The IHC said it confronted the IO as to whether the accused have gained any benefit for themselves by misusing their authority, to which he answered in the negative. The NAB special prosecutor and the IO confined their case to the extent of a simple misuse of authority as alleged in their record. “This aspect leads to the prima facie conclusion that at this stage there is no alleged criminality on record based on the available documentary evidence, especially when a judicial forum has set aside the demarcation report and the legal effect demolishes the entire superstructure of the very basis of pseudonymous application but, surprisingly, the NAB authorities have not considered the judicial verdict of the revenue hierarchy before proceeding further knowing this fact that there is no complainant and even the land is still in the CDA’s possession and not an inch of it is encroached upon,” the verdict stated.
“In such a scenario, we are not convinced that the very initiation of the entire inquiry and investigation is based upon a bona fide claim. The element of corruption and corrupt practices is not visible on record nor any extraneous consideration or incriminating material have been brought on record to justify the misuse of authority…” the judgment said.

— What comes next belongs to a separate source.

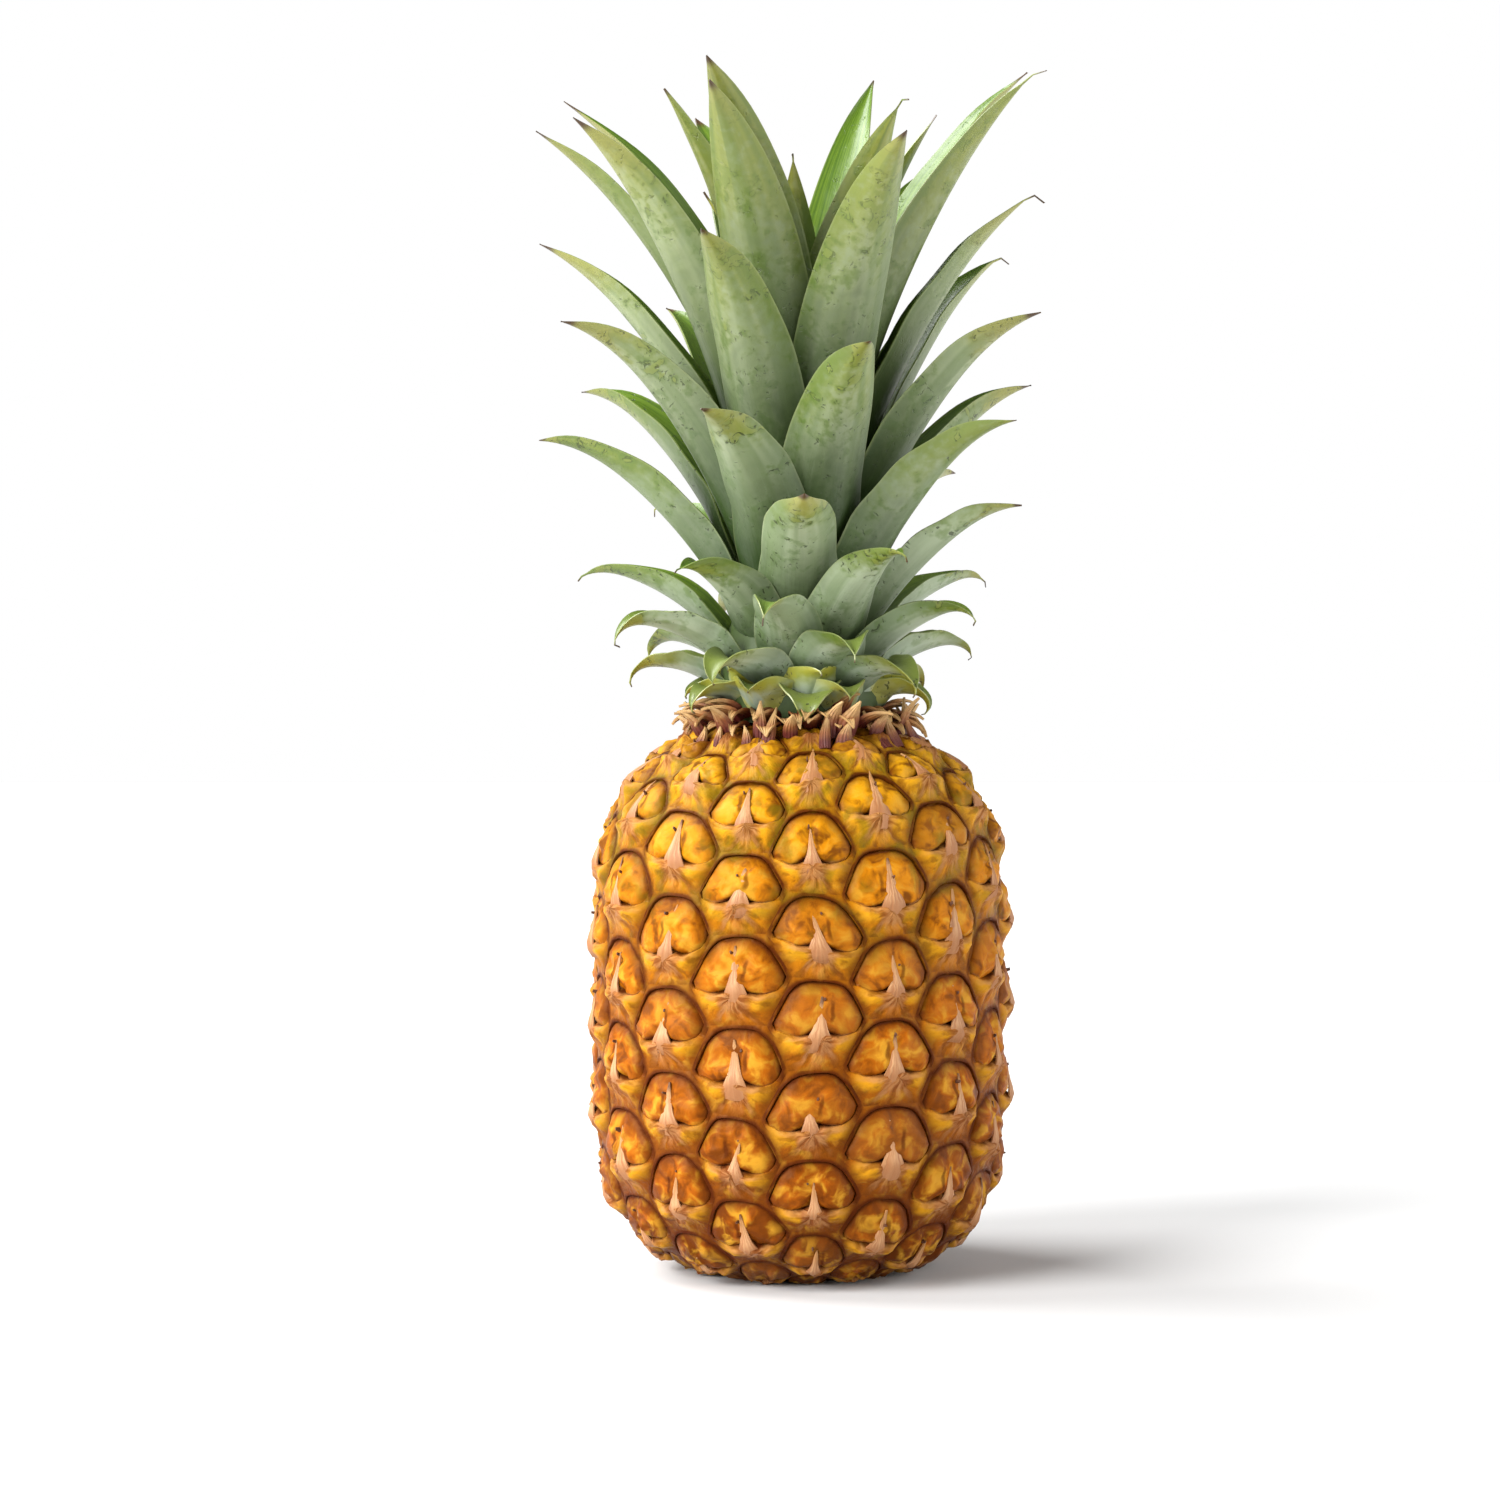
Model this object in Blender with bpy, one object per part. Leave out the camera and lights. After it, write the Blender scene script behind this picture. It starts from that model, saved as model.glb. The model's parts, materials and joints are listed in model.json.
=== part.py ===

It said the principles settled by the Supreme Court in its famous rulings relating to the ingredients of misuse of authority as well as of corruption and corrupt practices are missing in this case. In this backdrop, the bench said, it is mindful of the fact that no useful purpose would be achieved by placing the accused behind bars. As such, the NAB authorities have not highlighted anything before the IHC that in case bail is granted, the available record might be tampered or interfered with by the accused in any manner, especially when the object of criminal trial is to make the accused face the trial and not to punish an under-trial prisoner for offence alleged against him. The basic idea is to enable the accused person to answer the prosecution case, rather than to drag him behind bars, the judgment said.